For those joining us, Stephen and I have traded roasts and spent years trying to get good roasts from respective kaffelogics. Steve posted me an excellent slightly darker roast kenyan from his setup just last week, as well as a Rwandan that's in the ballpark.

Yep, might as well try a longer roast.

Remember that I have a stationary drum with the drum temp probe at the point on the stationary drum where the coffee would rest, were it not stirred. From memory, the 220c BT idling temp as the starting temp gets that point of the drum idling at about 20C less than the temp that it finishes at at the end of the roast. I've modded the machine to use that slot on the PCB for the inlet temp probe, so i don't have that graphed and displaying above.

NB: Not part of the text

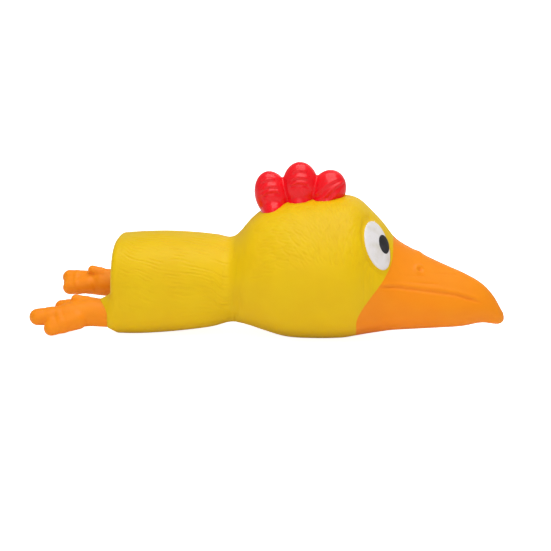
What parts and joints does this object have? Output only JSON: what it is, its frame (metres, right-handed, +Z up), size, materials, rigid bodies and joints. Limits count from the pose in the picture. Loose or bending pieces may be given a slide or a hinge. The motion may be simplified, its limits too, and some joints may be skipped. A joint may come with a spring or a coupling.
{
  "type": "rubber chicken",
  "caption": "Soft latex squeaky chicken lying on its belly: large head with a long beak, lobed comb, painted eyes, short torso and two trailing feet.",
  "frame": {"origin": "in the flat patch under the head that the toy rests on, at table height", "axes": "+X along the toy towards the beak's tip, +Y to the chicken's left, +Z up"},
  "size_m": [0.1868, 0.055, 0.0701],
  "materials": {
    "yellow_latex": "satin moulded latex, pigmented yellow",
    "orange_latex": "satin orange latex paint over moulded latex",
    "red_latex": "glossy red latex paint",
    "eye_white_paint": "satin white paint",
    "pupil_paint": "satin black paint",
    "fibre_filling": "loose polyester fibre",
    "squeaker_plastic": "moulded polyethylene",
    "reed_brass": "rolled brass strip"
  },
  "bodies": {
    "torso": {"torso_skin": "yellow_latex", "torso_stuffing": "fibre_filling", "squeaker_housing": "squeaker_plastic", "squeaker_cap": "squeaker_plastic", "reed_block": "squeaker_plastic", "reed_clamp": "squeaker_plastic"},
    "back": {"back_panel": "yellow_latex"},
    "neck": {"neck_sleeve": "yellow_latex"},
    "head": {"head_skin": "yellow_latex", "beak_skin": "orange_latex", "eye_white_right": "eye_white_paint", "eye_white_left": "eye_white_paint", "pupil_right": "pupil_paint", "pupil_left": "pupil_paint", "head_stuffing": "fibre_filling"},
    "comb": {"comb": "red_latex"},
    "right_foot": {"foot_right": "orange_latex"},
    "left_foot": {"foot_left": "orange_latex"},
    "reed": {"reed": "reed_brass"}
  },
  "joints": [
    {"name": "neck_turn", "type": "hinge", "parent": "torso", "child": "neck", "pos_m": [-0.027, 0, 0.022], "axis": [0, 0, 1], "range_deg": [-20, 20], "stiffness_Nm_per_rad": 0.4, "deforming": ["neck_sleeve"]},
    {"name": "neck_nod", "type": "hinge", "parent": "neck", "child": "head", "pos_m": [-0.027, 0, 0.022], "axis": [0, 1, 0], "range_deg": [-25, 20], "stiffness_Nm_per_rad": 0.4, "deforming": ["neck_sleeve"]},
    {"name": "squeeze", "type": "slide", "parent": "torso", "child": "back", "axis": [0, 0, -1], "range_m": [0, 0.009], "stiffness_N_per_m": 250, "deforming": ["torso_stuffing"]},
    {"name": "right_ankle", "type": "hinge", "parent": "torso", "child": "right_foot", "pos_m": [-0.0823, -0.0135, 0.0094], "axis": [0, 1, 0], "range_deg": [-25, 25], "stiffness_Nm_per_rad": 0.03},
    {"name": "left_ankle", "type": "hinge", "parent": "torso", "child": "left_foot", "pos_m": [-0.0823, 0.0135, 0.0156], "axis": [0, 1, 0], "range_deg": [-25, 25], "stiffness_Nm_per_rad": 0.03},
    {"name": "comb_flex", "type": "hinge", "parent": "head", "child": "comb", "pos_m": [-0.0015, 0, 0.0549], "axis": [0.98, 0, 0.199], "range_deg": [-12, 12], "stiffness_Nm_per_rad": 0.02},
    {"name": "reed_vibration", "type": "hinge", "parent": "torso", "child": "reed", "pos_m": [-0.06897, 0, 0.0233], "axis": [0, 1, 0], "range_deg": [-3, 3], "stiffness_Nm_per_rad": 0.00001}
  ]
}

As for the cold starts, I gave that a brief go after the kaffelogic session with Sam Corra at Ona, on blending. He seemed to think that start from cold was a benefit for the KL, perhaps because of repeatability. I plead ignorance on this point.
LMWDP #034 | 2011: Q Exam, WBrC #3, Aus Cup Tasting #1 | Insta: @lucacoffeenotes

OldmatefromOZ

#90: Post by OldmatefromOZ »

luca wrote:
Remember that I have a stationary drum with the drum temp probe at the point on the stationary drum where the coffee would rest, were it not stirred. From memory, the 220c BT idling temp as the starting temp gets that point of the drum idling at about 20C less than the temp that it finishes at at the end of the roast. I've modded the machine to use that slot on the PCB for the inlet temp probe, so i don't have that graphed and displaying above.
Hmm that's interesting, i had either forgotten this or failed to interpret originally. I would be interested to know the reasons for this design choice.